Waterworks Shopping Plaza
- Location: Pittsburgh, Allegheny County, Pennsylvania
- Coordinates: 40°29′17″N 79°53′24″W﻿ / ﻿40.488°N 79.89°W
- Opened: 1982
- Floor area: 914,638 square feet (84,972.7 m^{2})
- Public transit: Port Authority bus: 1, 75, 91

= Waterworks Shopping Plaza =

Waterworks Shopping Mall is an outdoor super-regional shopping mall located on Freeport Road in the city limits of Pittsburgh, Pennsylvania, United States. The center opened in 1982, and features a gross leasable area of 914638 sqft. It is managed by J.J. Gumberg Co. of Pittsburgh, Pennsylvania. Anchor stores include Barnes & Noble, Dunham's Sports, Giant Eagle, Marshalls, Petco, and TJ Maxx; the mall also features several smaller stores and restaurants, as well as a movie theater. Former anchor tenants include Bed Bath & Beyond, Phar-Mor, Sam Goody, Service Merchandise, and Walmart (previously Hills then Ames).
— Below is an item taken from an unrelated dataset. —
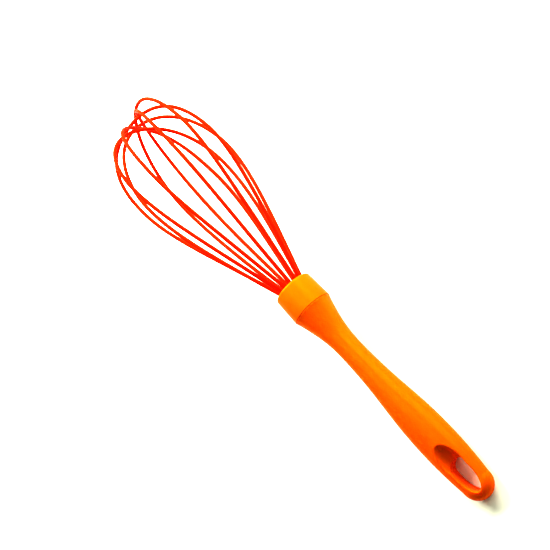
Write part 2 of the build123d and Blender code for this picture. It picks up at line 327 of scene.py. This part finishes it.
def drawn_steel(name):
    """Bright drawn spring steel: fine scratches along the wire and a slightly uneven gloss."""
    material, nodes, links = new_material(name)
    shader = nodes["Principled BSDF"]
    place = nodes.new("ShaderNodeTexCoord")
    tarnish = noise(nodes, links, place, TARNISH_SCALE, TARNISH_DETAIL)
    shade = ramp(nodes, links, tarnish, [(LOW, STEEL_DARK), (HIGH, STEEL_BRIGHT)])
    links.new(shade.outputs["Color"], shader.inputs["Base Color"])
    shader.inputs["Metallic"].default_value = 1.0
    scratches = noise(nodes, links, place, SCRATCH_SCALE, SCRATCH_DETAIL, SCRATCH_STRETCH)
    smooth, rough = STEEL_ROUGHNESS
    polish = ramp(nodes, links, scratches, [(LOW, grey(smooth)), (HIGH, grey(rough))])
    links.new(polish.outputs["Color"], shader.inputs["Roughness"])
    bump = nodes.new("ShaderNodeBump")
    bump.inputs["Strength"].default_value = SCRATCH_STRENGTH
    bump.inputs["Distance"].default_value = SCRATCH_DEPTH * MM
    links.new(scratches.outputs["Fac"], bump.inputs["Height"])
    links.new(bump.outputs["Normal"], shader.inputs["Normal"])
    return material


guide_plastic = moulded(
    "guide_plastic", [(0.74, 0.078, 0.0, 1), (0.77, 0.086, 0.0, 1), (0.8, 0.094, 0.0, 1)],
    gloss=0.05, roughness=(0.38, 0.5), glow=0.08, grain=(1600, 0.14),
)
resin = moulded(
    "resin", [(0.50, 0.34, 0.13, 1), (0.56, 0.39, 0.16, 1), (0.62, 0.44, 0.2, 1)],
    gloss=0.02, roughness=(0.3, 0.5), glow=0.2, grain=(700, 0.2),
)
steel = drawn_steel("steel")


# ---- Pieces -------------------------------------------------------------------------------------

for number in range(len(LOOPS)):
    sleeve_mesh = tube(centre_line(number), SLEEVE_RADIUS, SIDES)
    piece(f"silicone_sleeve_{number + 1}", sleeve_mesh, silicone, [f"sleeve_{number + 1}"])


def softened_copy(node, name, voxel, factor, rounds):
    """Copy of a CAD node's mesh, rebuilt evenly and smoothed a little so that its edges are rounded."""
    source = frame["nodes"][node]
    data = source.data.copy()
    made = bpy.data.objects.new(name, data)
    bpy.context.scene.collection.objects.link(made)
    made.matrix_world = source.matrix_world
    remesh = made.modifiers.new("even", "REMESH")
    remesh.mode = "VOXEL"
    remesh.voxel_size = voxel
    remesh.use_smooth_shade = True
    smooth = made.modifiers.new("soften", "SMOOTH")
    smooth.factor = factor
    smooth.iterations = rounds
    graph = bpy.context.evaluated_depsgraph_get()
    final = bpy.data.meshes.new_from_object(made.evaluated_get(graph))
    made.modifiers.clear()
    made.data = final
    final.name = name
    for polygon in final.polygons:
        polygon.use_smooth = True
    return made


grip = softened_copy("handle", "grip", GRIP_VOXEL * MM, GRIP_SMOOTHING_FACTOR, GRIP_SMOOTHING_ROUNDS)
grip.data.materials.clear()
grip.data.materials.append(grip_plastic)
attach(grip, "root")
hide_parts("handle")


def collar_profile():
    """Closed outline of the collar's wall, from the mouth along the outside and back along the bore."""
    rim, heel, edge = COLLAR_RIM_ROUNDING, COLLAR_HEEL_ROUNDING, MOUTH_EDGE_ROUNDING
    return (
        arc((-rim, COLLAR_MOUTH_RADIUS - rim), rim, 0, 90, RIM_STEPS)
        + arc((-COLLAR_LENGTH + heel, COLLAR_SHOULDER_RADIUS - heel), heel, 90, 180, HEEL_STEPS)
        + [(-COLLAR_LENGTH, SPIGOT_RADIUS), (-MOUTH_LIP, SPIGOT_RADIUS), (-MOUTH_LIP, MOUTH_OPENING_RADIUS)]
        + arc((-edge, MOUTH_OPENING_RADIUS + edge), edge, 270, 360, MOUTH_STEPS)
    )


piece("collar_ring", lathe(collar_profile(), COLLAR_SIDES), collar_plastic, ["collar"])

carried_over = {"wire_guide": guide_plastic, "potting": resin}
carried_over.update({f"core_{number + 1}": steel for number in range(len(LOOPS))})
for node, material in carried_over.items():
    frame["nodes"][node].data.materials.clear()
    frame["nodes"][node].data.materials.append(material)


# ---- Floor, light and camera --------------------------------------------------------------------

FLOOR_HALF_SIZE = 3.0
FLOOR_COLOUR = (0.88, 0.92, 0.7, 1)
FLOOR_ROUGHNESS = 0.9
FLOOR_SPECULAR_LEVEL = 0.1
WORLD_COLOUR = (1, 0.98, 0.95, 1)
WORLD_STRENGTH = 0.1
CAMERA_PLACE = (-0.21901, -0.18863, 0.5285)
CAMERA_TURN = (3.432, 30.647, -134.366)     # degrees about x, y and z
CAMERA_LENS = 72                            # mm
CAMERA_SENSOR = 36                          # mm


def floor():
    """Plain pale floor under the whisk."""
    data = bpy.data.meshes.new("floor")
    mesh = bmesh.new()
    bmesh.ops.create_grid(mesh, x_segments=1, y_segments=1, size=FLOOR_HALF_SIZE)
    mesh.to_mesh(data)
    mesh.free()
    made = bpy.data.objects.new("floor", data)
    bpy.context.scene.collection.objects.link(made)
    material, nodes, links = new_material("floor_white")
    nodes["Principled BSDF"].inputs["Base Color"].default_value = FLOOR_COLOUR
    nodes["Principled BSDF"].inputs["Roughness"].default_value = FLOOR_ROUGHNESS
    nodes["Principled BSDF"].inputs["Specular IOR Level"].default_value = FLOOR_SPECULAR_LEVEL
    data.materials.append(material)


def softbox(name, direction, distance, size, power):
    """Rectangular area light a distance away from the whisk in the direction given, facing it."""
    data = bpy.data.lights.new(name, "AREA")
    data.shape = "RECTANGLE"
    data.size, data.size_y = size
    data.energy = power
    made = bpy.data.objects.new(name, data)
    bpy.context.scene.collection.objects.link(made)
    made.location = Vector(direction).normalized() * distance
    made.rotation_euler = (-made.location).to_track_quat("-Z", "Y").to_euler()


floor()
world = bpy.data.worlds.new("studio")
bpy.context.scene.world = world
world.use_nodes = True
world.node_tree.nodes["Background"].inputs["Color"].default_value = WORLD_COLOUR
world.node_tree.nodes["Background"].inputs["Strength"].default_value = WORLD_STRENGTH
softbox("key", direction=(0.6, -0.7, 0.4), distance=0.6, size=(0.32, 0.32), power=7.4)
softbox("fill", direction=(0.75, 0.1, 0.6), distance=0.36, size=(0.24, 0.24), power=4.4)
softbox("window", direction=(0.1, -0.85, 0.5), distance=1.5, size=(0.6, 1.2), power=9)
softbox("overhead", direction=(0.1, 0.0, 1.0), distance=1.5, size=(0.9, 0.9), power=3)

camera_data = bpy.data.cameras.new("camera")
camera_data.lens = CAMERA_LENS
camera_data.sensor_width = CAMERA_SENSOR
camera = bpy.data.objects.new("camera", camera_data)
bpy.context.scene.collection.objects.link(camera)
camera.location = CAMERA_PLACE
camera.rotation_euler = Euler([radians(turn) for turn in CAMERA_TURN])
bpy.context.scene.camera = camera
bpy.context.scene.view_settings.view_transform = "Standard"
bpy.context.scene.view_settings.look = "High Contrast"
Waterworks Shopping Plaza is home to more than 65 stores and services including food court such as Starbucks, Burgatory, Panera Bread, Uncle Sam's Subs, Five Guys Burgers, Aladdin's Eatery, Italian Village Pizza, Ichiban Hibachi & Sushi Bar, Mad Mex, Subway. On October 24, 2022, it was announced that Walmart would be closing on November 11 due to is past and present financial performance.

==Lawsuit==
In April 2007, a woman and her 16-month-old baby were kidnapped at knife point in the mall. The woman was then forced to drive to Ohio, where she was repeatedly raped. As a result, the woman's family has filed a civil suit against the center's owner. The lawsuit was settled on Nov. 18, 2008.